Alhasil, gue harus meraba-raba dalam keburaman selama berjalan di area Pura Uluwatu. Alhamdulillah punya partner yang luar biasa keren, Ciwul bersedia meminjamkan kacamatanya karena nanti masih harus nyetir motor sampai pulang ke hotel. Bisa bahaya kalo nggak pake kacamata. Berhubung minus kita juga nggak terpaut jauh, jadi msaih kompatibel tuh kacamata partner kesayanganku sama mataku. Alhamdulillaaaaah…

Begitulah, setelah kejadian itu, kami bersiap keluar area pura karena hari mulai gelap dan kabarnya semakin gelap, kera-kera  di sana akan semakin liar. Terbukti sih, pas jalan keluar di sepanjang jalan menuju pintu gerbang sudah bersiaga pawang-pawang kera yang siap dengan ketapelnya untuk menolong pengunjung yang diisengin sama kera-kera nakal.
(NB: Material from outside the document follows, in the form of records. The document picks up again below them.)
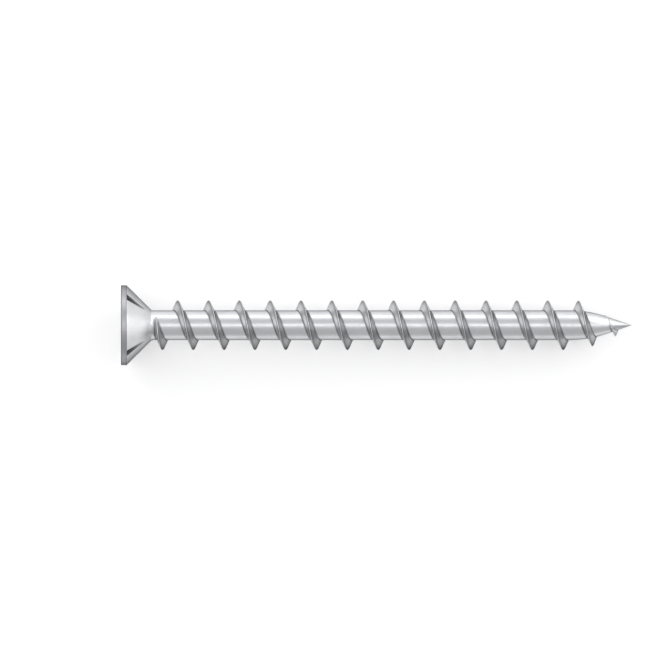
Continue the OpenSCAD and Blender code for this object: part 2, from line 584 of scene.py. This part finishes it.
def place_at(size, turn, step, side):
    """Radius and distance of a point, and the height of the ridge at its turn. The strip's edges
    lie in the middle of the gaps, half a turn before and half a turn after."""
    crest = crest_at(size, turn)
    gap = (helix_at(size, turn + side * 0.5) - crest) * side
    height = rise_at(turn, crest) * size["Ridge Height"]
    way, above, half = section_at(size, height, step)
    on_core = step.between(CORE_START, SECTION_STEPS)
    way = way + (gap - half) * on_core * on_core.squared()
    distance = (crest + way * side).at_least(size["Neck Start"]).at_most(size["Length"])
    return blank_at(size, distance) + above, distance, height


print("section: crest, flank, fillet and core, with steps up to", SECTION_STEPS)

# %% Formulas for the masks
# Painted shade: how dark the thread's root, the edge below the crest and the tip are painted
ROOT_SHADE = 0.78
CREST_SHADE = 0.65
TIP_SHADE = 0.45
TIP_REACH = 2.2 * MM
# Shares of the ridge's height between which its masks fade in
MASKED_RIDGE = (0.1, 0.4)
# Steps between which a mask fades in or out, counted from the crest
RUBBED = (CREST_STEPS + 1, CREST_STEPS - 1)
SHADE_IN = (CREST_STEPS - 1, CREST_STEPS)
SHADE_OUT = (CREST_STEPS + 3, CREST_STEPS)
ROOT_IN = (FLANK_END, FLANK_END + 1)
ROOT_OUT = (CORE_START + 2, CORE_START + 1)


def masks_at(size, across, step, distance, height):
    """How rubbed a point is, how dark its painted shade is, and whether a face is a flank towards
    the head.
    """
    masked = (height / size["Ridge Height"]).between(*MASKED_RIDGE)
    rubbed = step.between(*RUBBED) * masked
    shade = step.between(*SHADE_IN) * step.between(*SHADE_OUT)
    root = step.between(*ROOT_IN) * step.between(*ROOT_OUT)
    darkened = (root * ROOT_SHADE).at_least(shade * CREST_SHADE) * masked
    tip = (distance - size["Length"]).between(-TIP_REACH, 0.0) * TIP_SHADE
    flank = across.is_below(-CREST_STEPS) * across.is_above(-FLANK_END)
    return rubbed, darkened.at_least(tip), flank


# Painted shade covers the steps between these two
print("dull from step", ROOT_IN[0], "to step", ROOT_OUT[0], "of", SECTION_STEPS)


# %% Nodes of the strip
def flat_grid(tree):
    """The flat strip, the turn at each of its points, and the steps across it."""
    grid = tree.nodes.new("GeometryNodeMeshGrid")
    columns = last_column - first_column
    grid.inputs["Size X"].default_value = columns / COLUMNS
    grid.inputs["Size Y"].default_value = 2 * SECTION_STEPS
    grid.inputs["Vertices X"].default_value = columns + 1
    grid.inputs["Vertices Y"].default_value = 2 * SECTION_STEPS + 1
    position = tree.nodes.new("GeometryNodeInputPosition")
    split = tree.nodes.new("ShaderNodeSeparateXYZ")
    tree.links.new(position.outputs[0], split.inputs[0])
    turn = Field(tree, split.outputs["X"]) + (first_column + last_column) / (2 * COLUMNS)
    return grid, turn, Field(tree, split.outputs["Y"])


def keep_mask(tree, name, domain, mask):
    """A node that stores a mask with the mesh, as a named attribute."""
    node = tree.nodes.new("GeometryNodeStoreNamedAttribute")
    node.data_type = "FLOAT"
    node.domain = domain
    node.inputs["Name"].default_value = name
    connect(tree, mask, next(s for s in node.inputs if s.name == "Value" and s.enabled))
    return node


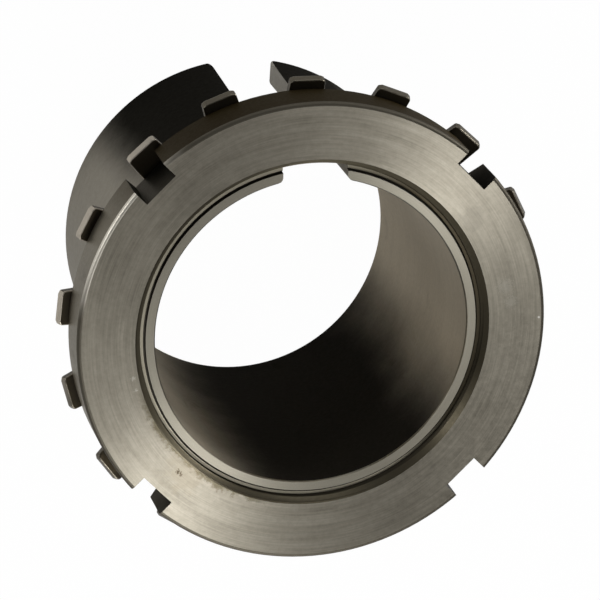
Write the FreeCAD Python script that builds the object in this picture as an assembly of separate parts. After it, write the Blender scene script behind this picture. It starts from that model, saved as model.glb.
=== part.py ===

Terlepas dari semua itu, Pura Luhur Uluwatu emang super epic. Aku ngebayangin dulu jaman abad kesebelas, Sang Empu Kuturan berhasil menemukan tempat suci yang bakal jadi tempat pemujaan yang tepat kemudian dia membangun pura ini dari awal di atas bukit karang setinggi 98 meter di atas permukaan laut. Dan yang pasti entahlah dengan kekuatan atau tenaga apa yang dia gunakan sehingga akhirnya kita, generasi ke sekian sekian sekian bisa menikmati pesona keluhuran Pura Luhur Uluwatu ini. Cuma agak sedih juga sih ngeliat turis-turis, baik dalam maupun luar negeri yang iseng banget foto-foto jamaah yang sedang berdoa di area pura yang ‘maaf’ bisa dibilang tanpa sopan santun. Bisa aja mereka mengganggu kekhusyukan para jamaah yang tengah berdoa itu.

Karena narsis sudah jadi bagian hidup kami, terutama yang depan itu, muehehehe...
Dan ini kenangan terakhir sebelum kacamata diembat sama kera nakal, hiks.
Pesan kami, sebagai turis, kita juga harus menghargai batas antara menikmati tempat wisata dengan kesakralan tempat wisata itu. Jangan sampe apa yang kita perbuat malah jadi mengganggu kesakralan tempat peribadatan tersebut. Saling toleransi lah, kita nggak mau juga kan pas lagi beribadah tiba-tiba ada yang foto-fotoin di depan kita?